Not far, though. For three years she lay "unused, and unsold" at her birthplace. Then, on Christmas Eve 1900, the Mildura Cultivator reported that William Bowring, a shipowner, had lost his pride and joy, a steamer called the Emily Jane, scuttled after catching fire. To replace her, Bowring purchased the Marion and had her converted into "the most up-to-date vessel on the river". She had electric light throughout, an 80ft-long hurricane deck, 11ft paddle wheels powered by a custom-built boiler, and engines from Marshall and Sons of London and Gainsborough. For a while she prospered, but trade on the Murray dwindled; steamer after steamer disappeared and, in 1963, the vessel was sold to the Australian National Trust as a static museum in Mannum.

For more than a quarter of a century she sat in a state of progressive dilapidation until, after the trust threatened to take her away, a public meeting was called, a rescue attempt launched and, against all the odds, the PS Marion was restored to full working condition. In November 1994, she was formally recommissioned.

She is now more of an ugly duckling than an elegant swan, but she has undeniable character. You wouldn't want to be on board in a high sea or a fierce storm, for she is three stories high and, in effect, flat-bottomed.

On my voyage, the old Marshall engines, with a furnace fuelled by a young volunteer periodically chucking in great armfuls of logs, were like giant old Meccano models, all clanking pistons, olive-green paint, burnished brass fittings and "pocketa-pocketa-pocketa" rhythms. Up top, Captain Kevin steered at one of the largest ship's wheels I've ever seen, while "Super" Syd, the mate, called down to the engine room on the original ship's speaking tube.

As a viewing platform for a cruise on a calm river on an autumn day, she could hardly be bettered. From the top deck you could see over the banks and far away; the soft throb of her engines seemed not to disturb the majestic pelicans, who put on all manner of Red Arrow-style displays at every bend; the hot and cold water in the showers ran really hot and really cold; the cabins were small but the bunks comfortable; and the food and drink - oh my paws and whiskers - the food and drink!

The wines were all from Rockford, introduced and explained by Peter Healy, who has a wine bar and a wine consultancy in Melbourne and has acquired something of the O'Callaghan style. Thus the 2002 white frontignac which accompanied the warm smoked kangaroo with pickled cherries on potato rosti at the black-tie dinner on Saturday was announced as "a perfect I'm-not- getting-out-of-bed sort of wine".

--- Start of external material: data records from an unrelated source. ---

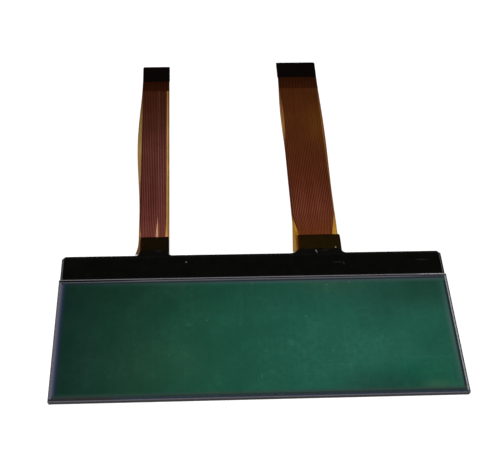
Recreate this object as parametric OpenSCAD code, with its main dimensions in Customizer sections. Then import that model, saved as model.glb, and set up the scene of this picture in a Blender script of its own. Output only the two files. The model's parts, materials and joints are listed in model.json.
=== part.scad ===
// Liquid crystal display module: a glass cell with a coated contact ledge and two printed film tails.
// X runs along the panel, Y from the panel towards the ends of the tails, Z out of the viewing face.
// The origin is the middle of the cell on its rear face, which the module lies on.

/* [Panel] */
// Width of the front glass
panel_w = 105; // [92:1:140]
// Depth of the front glass, from its near edge to the ledge
front_d = 37.3; // [26:0.1:60]
// Depth of the contact ledge that the front glass leaves free
ledge_d = 8.4; // [7.8:0.1:12]
// Thickness of each glass
glass_t = 0.7; // [0.5:0.1:1.1]
// Ground seam along the outer edges of each glass
seam = 0.1; // [0.05:0.01:0.15]
// How far each side of the rear glass stands back from the front glass
rear_step = 0.15; // [0.05:0.05:0.3]
// Cut across each far corner of the ledge
corner_cut = 0.9; // [0.4:0.1:2]

/* [Cell] */
// Space between the glasses, drawn thicker than the few thousandths of a real cell
cell_gap = 0.04; // [0.02:0.01:0.1]
// Width of the perimeter seal
seal_w = 1; // [0.8:0.1:1.5]
// Distance from the edge of the front glass to the seal
seal_inset = 0.7; // [0.5:0.1:1.2]
// Outer corner radius of the seal
seal_r = 1.6; // [1.6:0.1:3]
// Width of the fill port in the right-hand side of the seal
port_w = 3; // [2:0.5:5]
// Width of each lip that leads the fill port to the glass edge
lip_w = 0.5; // [0.3:0.1:0.8]
// Share of the port's length that the end seal fills
plug_share = 0.6; // [0.3:0.05:0.8]
// Length of the end seal bead along the glass edge
bead_l = 5; // [4.2:0.1:8]
// Height of the end seal bead across the glass edges
bead_h = 1.1; // [0.8:0.1:1.3]
// How far the end seal bead stands out of the front glass
bead_out = 0.15; // [0.1:0.05:0.4]
// Diameter of each silver transfer dot
dot_d = 0.6; // [0.4:0.05:0.7]
// Distance from the far edge of the front glass to each transfer dot
dot_back = 6; // [4:0.5:10]

/* [Polarizers] */
// Thickness of the front polarizer film
front_pol_t = 0.2; // [0.12:0.02:0.3]
// Thickness of the rear polarizer film
rear_pol_t = 0.14; // [0.1:0.02:0.2]
// Thickness of the reflector film under the rear polarizer
reflector_t = 0.08; // [0.04:0.01:0.12]
// Distance from the edges of the front glass to the polarizers
pol_inset = 0.8; // [0.3:0.1:1]
// Corner radius of the polarizers
pol_r = 0.4; // [0.2:0.1:1]

/* [Driver chips] */
// Length of each driver die
chip_l = 15; // [10:0.5:18]
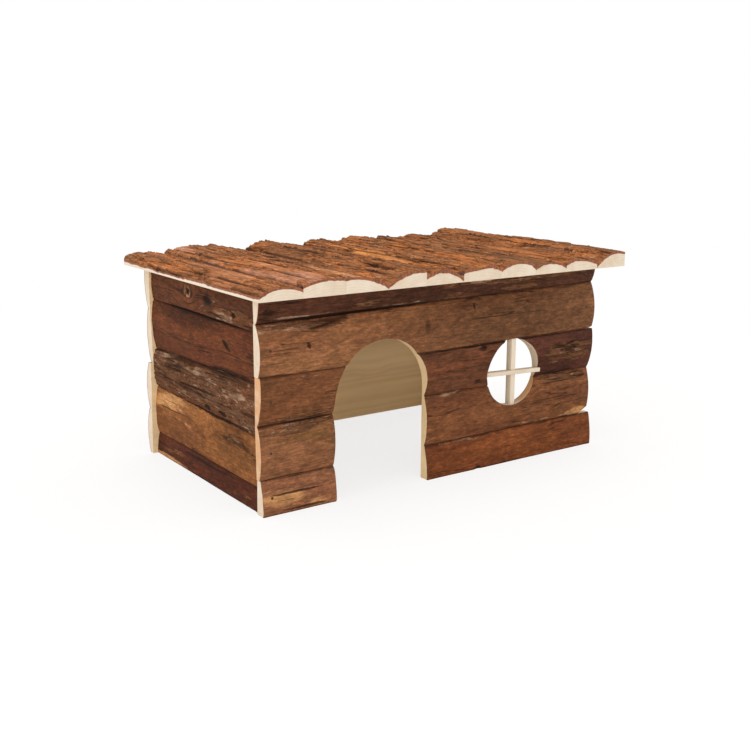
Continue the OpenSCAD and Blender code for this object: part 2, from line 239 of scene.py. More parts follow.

Brian Smith, the chef of the British Hotel in North Adelaide, was making his fifth trip on the Marion, and how he and his two assistants conjured up such banquets from "Essie", the original wood-burning stove in the cramped galley, I'll never know. On Saturday night, Essie became temperamental, and the three chefs could be seen frantically scurrying to and from the bonfire on the bank. This was how they roasted the mussels with Spanish onion, cumin seed and fresh coriander. Brian said it was the first time he'd ever cooked a Marion dish on shore.

My favourite meals were the prolonged brunches with dish after dish of mushrooms and brioche; lemon pancetta stuffed rabbit on creamy polenta with roasted olives; roast pumpkin and halloumi on shaved fennel with walnut skordalia; parmesan oregano crumbed sardines with green olive tapenade and rocket... You eat as well in Australia as anywhere on earth these days, and best of all on the PS Marion. I could write a longish essay too on the Rockford 1992 Basket Press shiraz or the 1997 shiraz vintage port which we finished off by the bonfire.

We didn't travel far - just 40-odd miles upstream to a night mooring by the billabong at Cournamount, where there was a raft of pelicans (they are technically a raft at ground level and a squadron when airborne), white egrets, magpies who sounded as if they were gargling with jam-jars, and kookaburras laughing as only kookaburras can. Between Teal Flat and Chucka Bend, Syd, the mate, pointed to a predatory bird perched on a willow branch at the foot of an ancient ochre cliff. "See that fellow with the long neck? They call him a snake bird."

He paused and stared thoughtfully at the Murray as the deck of the old paddle steamer rumbled rhythmically at his feet. Then he asked a rhetorical question to which no answer was needed from this brunch-sated passenger on the PS Marion: "How can you not fall in love with the river?"